Effect of reinforcement amount on the microstructural and mechanical properties of mechanically alloyed graphene nanoplatelet reinforced Al-3.5 wt% Cu composites

In this study, various amounts (0.25, 0.5, 0.75, 1, and 2 wt%.) of graphene nanoplatelets (GNPs) reinforced Al-3.5 wt% Cu metal matrix composites were produced using powder metallurgy processes consisted mechanical alloying and pressureless sintering. To compare the properties of the sintered composites, as-blended and 4 h mechanically alloyed powders were sintered to yield Al-3.5 wt% Cu matrix alloys. The microstructural, thermal and mechanical properties were examined using relevant characterization techniques.

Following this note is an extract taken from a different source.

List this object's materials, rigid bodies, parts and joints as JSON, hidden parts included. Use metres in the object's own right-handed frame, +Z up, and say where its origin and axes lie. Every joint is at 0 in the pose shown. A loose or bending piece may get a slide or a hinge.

The formation of Al₂Cu phase was detected at all XRD patterns of the sintered samples other than matrix and reinforcement phases. Mechanically alloyed powders exhibit the equiaxed particle morphology compared to the as-blended ones, their mechanical properties were found better than as-blended and sintered samples. Additionally, mechanical alloying led to the dispersion of GNP reinforcements into the Al[sbnd]Cu matrix. The highest hardness value (around 153 HV) was obtained for 2 wt% GNP reinforced composite. The highest wear resistance was recorded for 1 wt% GNP reinforced composite with 2.07 ± 0.2 mm³/N.m×10⁻³ wear rate. Additionally, composites' compressive strength improved with adding 1 wt% GNP (∼68.5 MPa). The good dispersion of the optimum amount of GNP's via mechanical alloying provide to obtain preferable mechanical properties.